The trauma experienced by Clay and Harold is a harsh reminder to LGBT seniors everywhere that despite having legal protections in place and living in a supposedly more accepting society, they are still extremely vulnerable to mistreatment and discrimination at the hands of people and institutions that are supposed to help. Clay and Harold’s story reinforces the chronic stress carried by so many LGBT seniors as a result of years of stigmatization and their own experiences of discrimination. This “minority stress” increases social isolation for LGBT seniors, leading many to stay deeply closeted and steer clear of programs and institutions designed to help all seniors. In fact, LGBT older adults are only 20% as likely as their heterosexual peers to access needed services such as senior centers, housing assistance, meal programs, food stamps, and other entitlements. Not surprisingly, about one-third of lesbian and gay male Baby Boomers identify discrimination due to sexual orientation as their greatest concern about aging.

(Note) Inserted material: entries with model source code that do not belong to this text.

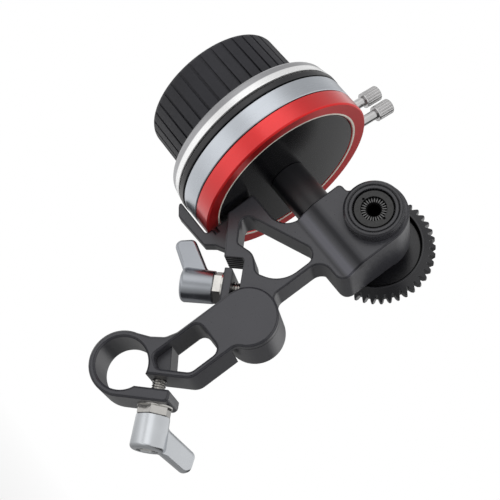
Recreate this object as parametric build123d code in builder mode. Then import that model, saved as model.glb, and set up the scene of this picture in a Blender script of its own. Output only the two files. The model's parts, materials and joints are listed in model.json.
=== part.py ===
from build123d import *

import os
from math import cos, degrees, pi, radians, sin, sqrt

# Frame: origin at the centre of the rod clamp's bore, Y along the rod, Z up.
# The hand wheel turns about X, its knob towards -X. Lengths are millimetres.

os.makedirs("parts", exist_ok=True)

# ---- driving dimensions ----------------------------------------------------
ROD_RADIUS = 7.5              # the clamp grips a 15 mm support rod
PIVOT_X, PIVOT_Z = 11.15, 35.2
WHEEL_Y, WHEEL_Z = 1.94, 70.7
MODULE = 0.8                  # of the drive gear's teeth
DRIVE_TEETH = 41
HELICAL_TEETH = 9
HELIX_ANGLE = 45
GEAR_X = 9.33
RUN = 0.03                    # radial clearance of a running fit
FACE_GAP = 0.05               # between faces that slide on each other

HELICAL_PITCH_R = MODULE * HELICAL_TEETH / cos(radians(HELIX_ANGLE)) / 2
GEAR_Z = WHEEL_Z + 2 * HELICAL_PITCH_R


# ---- helpers ---------------------------------------------------------------
def facing_front(depth):
    """Plane across the rod at a depth, its normal towards -Y and its x, y along X, Z."""
    return Plane.XZ.offset(-depth)


def on_clamp(along, across):
    """Point in X, Z by its ways along and across the rod clamp's split."""
    return (along + across) / sqrt(2), (along - across) / sqrt(2)


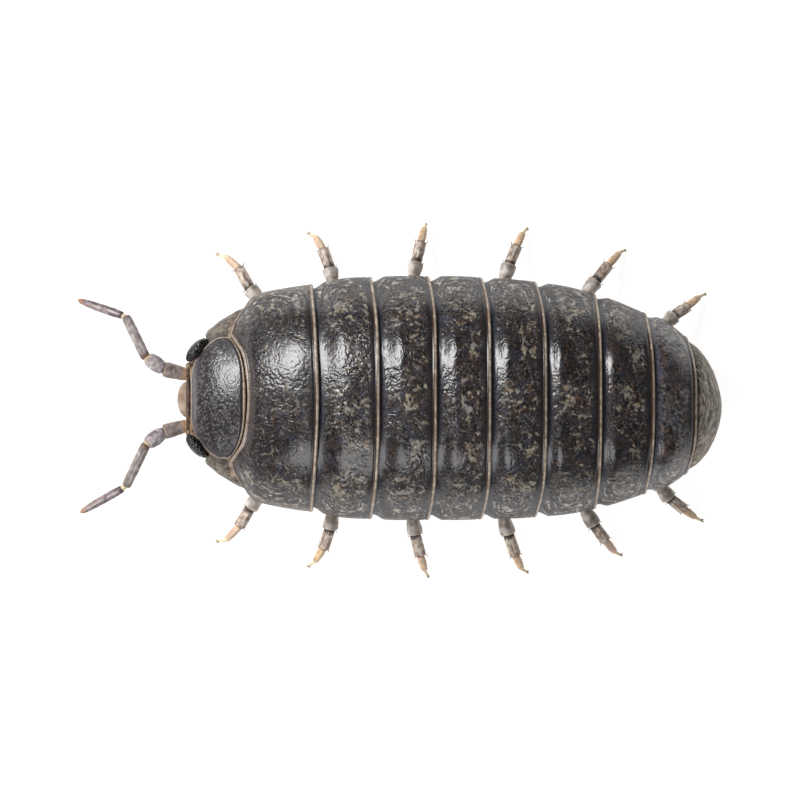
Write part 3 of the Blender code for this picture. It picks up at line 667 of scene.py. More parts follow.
# ------------------------------------------------------------------- tail
def make_tail():
    cols = int(360 * COARSE) // 2 * 2
    edge = np.array([0.0, 0.002, 0.005, 0.009])
    v = np.concatenate([edge, np.linspace(0.013, 0.987, cols), 1 - edge[::-1]])
    S, C = arch((v - 0.5) * math.pi)
    ahead = rear_line(7, S)
    gap = LIP * LIP_SCALE[7] + GAP
    side = 0.978 * TAIL_HALF * S
    rear = TAIL_CENTRE + TAIL_REACH * np.clip(1 - np.abs(side / TAIL_HALF) ** TAIL_POWER, 0, 1) ** (1 / TAIL_POWER)
    edge_z = TAIL_EDGE_Z[0] + (TAIL_EDGE_Z[1] - TAIL_EDGE_Z[0]) * C

    def shell_row(px, inset):
        half = half_width_at(px) - inset / UNIT - 2.5
        crown = crown_at(px) - inset
        return place(px, half * S, SKIRT_Z + (crown - SKIRT_Z) * C)
    start = shell_row(ahead + 1.5, gap)
    end = place(rear, side, edge_z)
    rows = [shell_row(ahead - 9.0, gap), shell_row(ahead - 4.0, gap), shell_row(ahead - 0.5, gap)]
    n = int(110 * COARSE)
    phi = np.concatenate([np.linspace(0, 0.965, n), [0.975, 0.984, 0.991, 0.996, 1.0]]) * math.pi / 2
    for f in phi:
        q, fall = math.sin(f) ** (2 / 1.7), max(math.cos(f), 0.0) ** (2 / 1.7)
        row = start + (end - start) * q
        row[:, 2] = end[:, 2] + (start[:, 2] - end[:, 2]) * fall
        rows.append(row)
    base = np.array(rows)
    px = base[..., 0] / UNIT + PLAN_CENTRE[0]
    seg = np.linalg.norm(np.diff(base, axis=1), axis=2)
    along = np.concatenate([np.zeros((len(rows), 1)), np.cumsum(seg, axis=1)], 1) / UNIT
    mid = along[:, len(v) // 2:len(v) // 2 + 1]
    arc = along - mid
    reach = np.maximum(np.where(arc < 0, mid, along[:, -1:] - mid), 1e-6)
    down = np.linalg.norm(np.diff(base, axis=0), axis=2)
    far = np.concatenate([np.cumsum(down[::-1], axis=0)[::-1], np.zeros((1, len(v)))], 0) / UNIT
    dR = np.minimum(far, (reach - np.abs(arc)))
    dF = px - ahead[None, :]
    P = base / UNIT
    turn = np.arctan2(P[..., 1] * 1.0, px - 676.0)
    ray = np.hypot(P[..., 1], px - 676.0)
    lump = noise(P / 4.6, 73)
    drift = dR + 2.2 * noise(P / 9.0, 68) + 0.8 * lump
    streak = noise(np.stack([drift / 2.5, arc / 13.0, turn], -1), 71)
    streak2 = noise(np.stack([drift / 1.4, arc / 7.0, turn + 3.0], -1), 72)
    fine = noise(P / 1.7, 74)
    fade = step(dR, 1.5, 5.0)
    h = (0.018 * streak + 0.010 * streak2 + 0.016 * lump + 0.006 * fine) * fade
    crease = bell(noise(np.stack([drift / 4.0, arc / 14.0, turn + 5.0], -1), 75), 0, 0.08)
    h -= 0.012 * crease * fade
    h -= 0.014 * bell(dR, 4.6, 0.9)
    h -= roll(dR * UNIT, 0.08)
    h *= 1 - (1 - step(reach - np.abs(arc), 1.5, 6.0)) * (1 - step(dF, 4.0, 10.0))
    n_ = normals_of(base)
    if n_[len(rows) // 2, len(v) // 2, 2] < 0:
        n_ = -n_
    outer = base + n_ * h[..., None]
    outer[..., 1] = np.sign(outer[..., 1]) * np.minimum(np.abs(outer[..., 1]), np.abs(base[..., 1]) + 0.012)
    away = step(ray, 8.0, 34.0)
    col = blend(tone(70, 64, 62), tone(172, 162, 150), 0.12 + 0.88 * away + 0.5 * lump)
    col = blend(col, BLUE, 0.5 * step(noise(P / 12.0, 76), 0.0, 0.5))
    col = blend(col, tone(96, 78, 60), 0.6 * step(noise(P / 6.0, 79) + 0.5 * noise(P / 2.6, 70), 0.0, 0.45))
    col = blend(col, tone(212, 202, 186), 0.85 * step(streak + 0.6 * streak2 + 0.4 * noise(P / 2.4, 69), 0.05, 0.5) * (0.35 + 0.65 * away))
    col = blend(col, tone(36, 32, 32), 0.6 * step(-streak2 - 0.5 * streak, 0.05, 0.5) * (1 - 0.35 * away))
    col = blend(col, SAND, 0.5 * step(noise(P / 3.4, 77) + 0.5 * noise(P / 9.0, 78), 0.28, 0.5) * fade)
    # painted shade: tail creases darkened
    col = blend(col, col * 0.5, 0.7 * crease * fade)
    col = blend(col, BROWN, 0.45 * bell(dR, 4.6, 0.9))
    col = blend(col, tone(176, 162, 142), 0.8 * (1 - step(dR + 0.3 * fine, 2.6, 3.6)))
    # painted shadow: dark strip just behind the last plate's rim
    col = blend(col, RIM_SHADOW_INK * 0.6, (1 - step(dF, 0.4, 2.4)) * step(dR, 1.5, 6.0))
    gloss = 0.32 + 0.1 * fine + 0.10 * away
    vi = np.linspace(0.015, 0.985, 64)
    Si, Ci = arch((vi - 0.5) * math.pi)
    ahead_i = rear_line(7, Si)
    side_i = 0.978 * TAIL_HALF * Si
    rear_i = TAIL_CENTRE + TAIL_REACH * np.clip(1 - np.abs(side_i / TAIL_HALF) ** TAIL_POWER, 0, 1) ** (1 / TAIL_POWER)
    edge_i = TAIL_EDGE_Z[0] + (TAIL_EDGE_Z[1] - TAIL_EDGE_Z[0]) * Ci

    def shell_in(px, inset):
        half = half_width_at(px) - inset / UNIT - 2.5
        crown = crown_at(px) - inset
        return place(px, half * Si, SKIRT_Z + (crown - SKIRT_Z) * Ci)
    start_i = shell_in(ahead_i + 1.5, gap + 0.18)
    end_i = place(rear_i - 2.0, side_i * 0.985, edge_i + 0.01)
    inner = [shell_in(ahead_i - 8.6, gap + 0.10), shell_in(ahead_i - 3.0, gap + 0.16)]
    for f in np.linspace(0, 1, 12) * math.pi / 2:
        q, fall = math.sin(f) ** (2 / 1.7), max(math.cos(f), 0.0) ** (2 / 1.7)
        row = start_i + (end_i - start_i) * q
        row[:, 2] = end_i[:, 2] + (start_i[:, 2] - end_i[:, 2]) * fall
        row[:, 0] -= 0.10 * (1 - fall) * q * Ci
        inner.append(row)
    inner = np.array(inner)
    verts, polys = pillow(outer, inner)
    inner_col = np.broadcast_to(tone(150, 136, 118), (inner.shape[0] * inner.shape[1], 3))
    obj = build("tail_plate", verts, polys, np.concatenate([col.reshape(-1, 3), inner_col]),
                pillow_uv(outer.shape[0], outer.shape[1], inner.shape[0], inner.shape[1]),
                np.concatenate([gloss.ravel(), np.full(len(inner_col), 0.5)]))
    obj.data.materials.append(TAIL)
    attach(obj, "root")
    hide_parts("plate_9")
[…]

All seniors are vulnerable to mistreatment, social isolation and discrimination. But the vastly different life experiences and gross inequities in legal protections between LGBT and non-LGBT seniors combine to create greater challenges for LGBT older adults. To address those challenges we must continue to look out for cases like Clay and Harold’s and prosecute to the full extent of the law. We must continue to work to change the law so that LGBT seniors are better protected and more financially secure. And we must reduce barriers to housing, care and support services in order to promote healthy aging for LGBT seniors. Through our housing, services and community programs, we are working everyday at Openhouse to reduce those barriers. We are working to ensure that LGBT seniors can age with dignity and grace in the place they call home and never have to experience the trauma that Clay and Harold endured.